As “Dust for Blood” shows, these camps were once ubiquitous on the North Fork. According to Mr. Torres, there were 24 camps in Southold in 1960, housing 630 migrant workers. In Riverhead that year there were 30 such camps, housing 400 workers. Dozens more camps existed in Southampton and Brookhaven.

“Dust for Blood” is the first book-length treatment of this subject. Mr. Torres knew he was venturing into new territory, and said in an interview that local historians, librarians and old-timers with firsthand knowledge were supportive and helpful.

“At many times, I felt like I was chasing a ghost, but I continued with my efforts because the importance of the topic demanded it,” he said. “My research included a review of over 300 newspaper articles, government documents and other written material; a close study of several documentaries; and interviews with those familiar with the subject.”

The book contains a wealth of information about the camps and how the migrants who called them home lived. The first recorded camp was set up in Peconic in the early summer of 1943. Soon, other camps were built and by 1958 there were 134 countywide. 

The last such camp of its kind, on Depot Lane in Cut-ch-ogue, was home to a half-dozen Black men and women who worked out of a big sorting barn by the railroad tracks. The barn burned to the ground in 2006, scattering the residents.

By the 1980s, as potato acreage plummeted, dozens of camps were shuttered. As Mr. Torres explains, “The factors which led to their decline include the increased use of machinery to perform farm work, an overall decline in agricultural output and rising land values, which led many farmers, who faced their own burdens, to sell their land to prospectors.”

As to why local historians have not focused on the subject, Mr.
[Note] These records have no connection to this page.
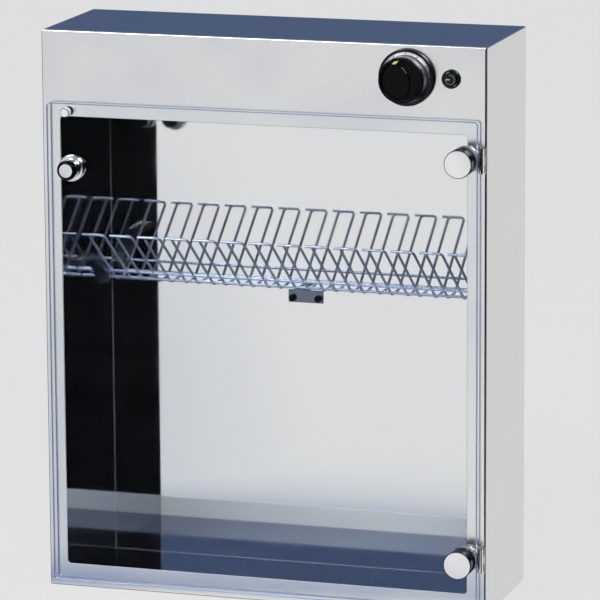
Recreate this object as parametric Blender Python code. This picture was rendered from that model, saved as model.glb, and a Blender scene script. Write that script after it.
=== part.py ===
"""Wall cabinet that sterilizes knives with ultraviolet light, as separate pieces at their real size.

Metres, +Z up, the door towards -Y. The origin is at the middle of the bottom of the whole object's box.
"""

import math

import bmesh
import bpy
from mathutils import Matrix, Vector

# Cabinet
CABINET_WIDTH = 0.490
CABINET_HEIGHT = 0.610
CABINET_DEPTH = 0.160
SHEET = 0.001
GAP = 0.0003
CUT_OVERRUN = 0.006
WINDOW_SIDE_MARGIN = 0.020
WINDOW_TOP_MARGIN = 0.092
WINDOW_BOTTOM_MARGIN = 0.025
WINDOW_CORNER = 0.003
BACK_CAVITY = 0.003
FLANGE_SHARE = 0.6
MERGE_SHARE = 0.01
KEYHOLE_HEAD_RADIUS = 0.006
KEYHOLE_NECK_WIDTH = 0.006
KEYHOLE_NECK_LENGTH = 0.012
KEYHOLE_SPACING = 0.300
KEYHOLE_FROM_TOP = 0.030

# Door
DOOR_SIDE_MARGIN = 0.0072
DOOR_TOP_MARGIN = 0.077
DOOR_BOTTOM_MARGIN = 0.008
DOOR_THICKNESS = 0.005
DOOR_STANDOFF = 0.004
DOOR_CORNER = 0.004
CORNER_SEGMENTS = 4

# Hinges
HINGE_FROM_DOOR_TOP = 0.041
HINGE_FROM_DOOR_BOTTOM = 0.056
BARREL_RADIUS = 0.003
BARREL_LENGTH = 0.026
BARREL_MIDDLE = 0.009
PIN_RADIUS = 0.0013
PIN_HEAD_RADIUS = 0.0024
PIN_HEAD_HEIGHT = 0.0012
PIN_CLEARANCE = 0.0003
LEAF_THICKNESS = 0.0012
LEAF_WIDTH = 0.0186
LEAF_OVERHANG = 0.0006
WEB_INSET = 0.0002
ARM_THICKNESS = 0.0019
CAP_RADIUS = 0.015
CAP_LENGTH = 0.0206
CAP_GROOVE_DEPTH = 0.0018
CAP_GROOVE_WIDTH = 0.0022
CAP_FOOT_LENGTH = 0.007
CAP_CHAMFER = 0.0012
CAP_FROM_AXIS = 0.0185
STUD_RADIUS = 0.005
STUD_GRIP = 0.012
WASHER_THICKNESS = 0.0008
WASHER_INSET = 0.0015

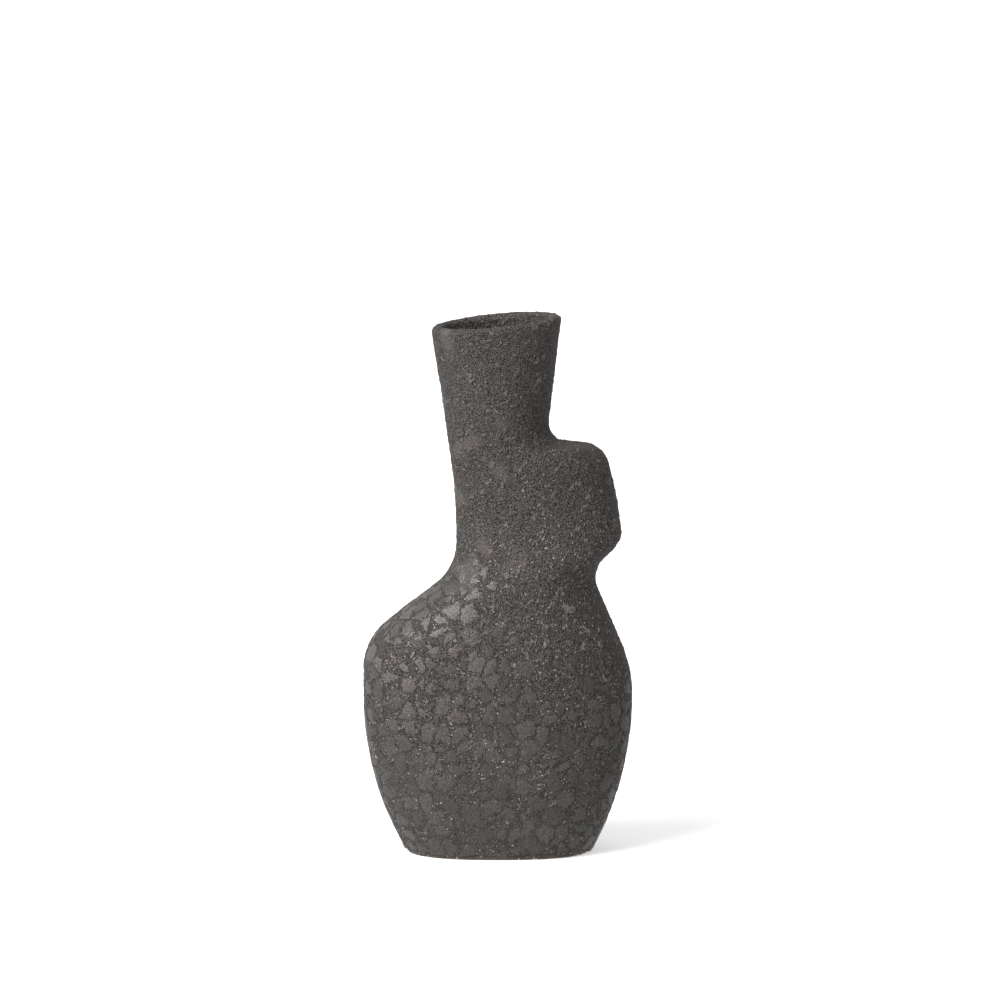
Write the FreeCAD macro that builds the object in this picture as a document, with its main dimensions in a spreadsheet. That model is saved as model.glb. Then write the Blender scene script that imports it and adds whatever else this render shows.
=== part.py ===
"""A hand-built stoneware vase: a flattened belly, a middle with a lobe on its right, and a flared neck.

The potter cuts a floor slab, raises three wall sections on it and joins them with scored, slipped seams.
The pot is then lined with a thin glaze and coated outside with a thick, gritty one that turns in at the lip.

Frame: millimetres, +Z up, origin under the middle of the foot. X runs across the flat front, Y from front to
back. The sides are outlines of straight runs and round corners. Each station along them carries one oval
cross-section, which leans with the form, and the forms are lofted through those ovals.
"""

import FreeCAD, Part
import Sketcher
import math
import os

# Driving dimensions, which go into the spreadsheet, in millimetres or degrees. A squareness is the power of the
# oval cross-sections: 2 is an ellipse. It changes evenly from the top of the belly to the foot of the neck.
SIZES = {
    "wall_thickness": 5.0,
    "glaze_coat": 0.8,
    "liner_coat": 0.5,
    "floor_thickness": 6.0,
    "foot_rounding": 1.2,
    "foot_recess_depth": 1.5,
    "foot_ring_width": 8.0,
    "bare_foot_height": 1.4,
    "rim_height": 296.8,
    "rim_tilt": 5.4,
    "lip_rounding": 2.3,
    "glaze_turnover": 24.0,
    "waist_seam_height": 162.0,
    "waist_seam_tilt": 8.0,
    "neck_seam_height": 238.0,
    "belly_squareness": 2.45,
    "belly_top": 120.0,
    "neck_squareness": 2.15,
    "neck_foot": 220.0,
}

# Corners of the outlines, from below the foot to above the rim: name, distance from the middle, height and
# rounding.
LEFT_SIDE = [
    ("left_toe", -46.4, -8.0, 0.0),
    ("left_belly", -74.4, 42.6, 175.0),
    ("left_shoulder", -74.4, 118.1, 32.6),
    ("left_nape", -23.0, 158.2, 33.0),
    ("left_neck", -23.0, 200.1, 350.0),
    ("left_top", -39.4, 310.0, 0.0),
]
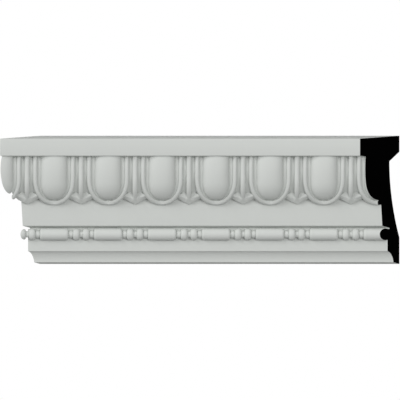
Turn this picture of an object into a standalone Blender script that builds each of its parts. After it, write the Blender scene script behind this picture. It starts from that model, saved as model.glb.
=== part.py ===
"""Chair rail with an egg-and-dart band and a bead-and-reel row, cast in one piece.

X runs along the rail, the wall is the plane Y = 0 and the face looks towards -Y. The
origin is on the lower wall pad, half way along the back. Heights below are measured
from the rail's lower edge and depths from the wall. Everything is in metres.
"""

import math

import bmesh
import bpy

# Overall size
HEIGHT = 0.1143
DEPTH = 0.0354
LENGTH = 0.320
MITRE_ANGLE = math.radians(45)

# Top fillet
TOP_FALL = 0.0027
FILLET_HEIGHT = 0.0152
FILLET_DRAFT = 0.0010

# Back: two wall pads with a relieved hollow between them
UPPER_PAD = 0.0143
LOWER_PAD = 0.0236
RELIEF_DEPTH = 0.0090
RELIEF_CHAMFER = 0.0084

# Egg-and-dart band: its repeat, its lowest edge and the swelling that carries it
PITCH = 0.0480
BAND_FOOT = 0.0528
SWELL_HEIGHT = 0.0847
SWELL_RISE = 0.0104
SWELL_FOOT_DEPTH = 0.0187
SWELL_FULLNESS = 1.8

# Ground between the shells and the darts, and where it has curled under
BED_DEPTH = 0.0290
BED_CURL = 0.0236
BED_MARGIN = 0.0004

# Egg, with a round foot below its straight sides
EGG_WIDTH = 0.0234
EGG_RISE = 0.0059
EGG_ROUND = 0.0150
EGG_FULLNESS = 2.2

# Shell rim round each egg, and the hollow between the two
RIM_WIDTH = 0.0042
RIM_FOOT_WIDTH = 0.0038
RIM_ROUND = 0.0202
RIM_FULLNESS = 2.6
RIM_OUTLINE_FULLNESS = 2.35
RIM_CREST_DEPTH = 0.0321
RIM_CREST_FOOT_DEPTH = 0.0195
HOLLOW_WIDTH = 0.0030
HOLLOW_FOOT_WIDTH = 0.0006

# Dart
DART_WIDTH = 0.0045
DART_ROUND = 0.0016
DART_CREST_DEPTH = 0.0321
DART_FALL_START = 0.0767
DART_FALL_RADIUS = 0.0227
DART_FALL_ANGLE = math.radians(45)
DART_TIP_RISE = 0.0005

# Barbs: two wings with a peaked top above a bevelled lower edge
BARB_SPAN = 0.0190
BARB_JOIN_RISE = 0.0046
BARB_BEVEL = 0.0046
BARB_END_BEVEL = 0.0028
BARB_EDGE_DEPTH = 0.0196
WING_DEPTH = 0.0222
WING_LEAN = 0.12
WING_RISE = 0.0046
WING_PEAK_RISE = 0.0018
WING_PEAK_OFFSET = 0.0044
WING_STEP = 0.0005
SHAFT_PROUD = 0.0001

# Fascia
FASCIA_TOP_DEPTH = 0.0168
FASCIA_FOOT_DEPTH = 0.0154
FASCIA_FOOT = 0.0341
FASCIA_SLOPE = 0.0018

# Quirk behind the bead row, lower flat, cove and underside
QUIRK_DEPTH = 0.0090
QUIRK_HEIGHT = 0.0010
FLAT_DEPTH = 0.0107
COVE_TOP = 0.0114
COVE_DEPTH = 0.0053
COVE_FOOT = 0.0016
COVE_FULLNESS = 1.7

# Bead-and-reel row
BEAD_RADIUS = 0.0052
BEAD_AXIS_DEPTH = 0.0125
BEAD_AXIS_HEIGHT = 0.0265
REEL_LENGTH = 0.0256
REEL_ROUND = 0.0024
REEL_BLUNTNESS = 0.7
BEAD_LENGTH = 0.0062
BEAD_SPACING = 0.0087
BEAD_BLUNTNESS = 0.75
SPACER_RADIUS = 0.0033
SPACER_LENGTH = 0.0032
SPACER_OFFSET = 0.0147
NECK_RADIUS = 0.0028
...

Torres points to the very pivotal role the migrant laborers played in terms of harvesting what was once thousands of acres of potatoes. In short, the agricultural industry had to have the workers.

Asked what was the most disturbing thing he learned in his research, Mr. Torres said it was certainly the deaths of adults and children in fires at camps, particularly in Riverhead Town. In 1959, for instance, there were eight deaths over the course of 11 days. 

Beyond that, he said the squalid conditions in the camps and the system designed to keep the workers in place and in debt, never to return to their hometowns in the South, still haunt him.

His book points out there were those who did work to improve conditions at the camps and to expose them as well. Some journalists, including Les Payne, a former Newsday editor who lived in a Riverhead labor camp for a week and wrote about his experiences, shined bright light on the fate of the workers.

Time and changing regulations, not necessarily humanitarian concerns, ended the horrific camps in Riverhead that were home to hundreds of men and women who worked on the duck farms that once existed on nearly every salt creek. The camps were regulated by the Suffolk County Department of Health, and many of them were eventually closed because of widespread pollution in the creeks and bays.

The story Mr. Torres tells is, in many ways, both new and deeply sad. Workers recruited in places like Arkansas were charged for the bus ride to the North Fork. The moment they stepped on the bus they were already in debt. At the Cox Lane camp, the crew boss had a commissary called the Dixie Bell Inn. A bottle of wine was $1.25. A bed was an additional charge.

“Workers when they got on the bus were promised great living conditions, a restaurant on the grounds and [that] they could return at the end of the season to their home towns,” Mr. Torres said.

Little of that was true. “The workers believed this was a way to do better,” he said. “History tells us otherwise … The complete indifference by the public, by the farmers, by the crew chiefs — that was shocking.

“There is no dispute there was a labor shortage on the farms,” Mr. Torres added. “They solved it at the expense of human life.”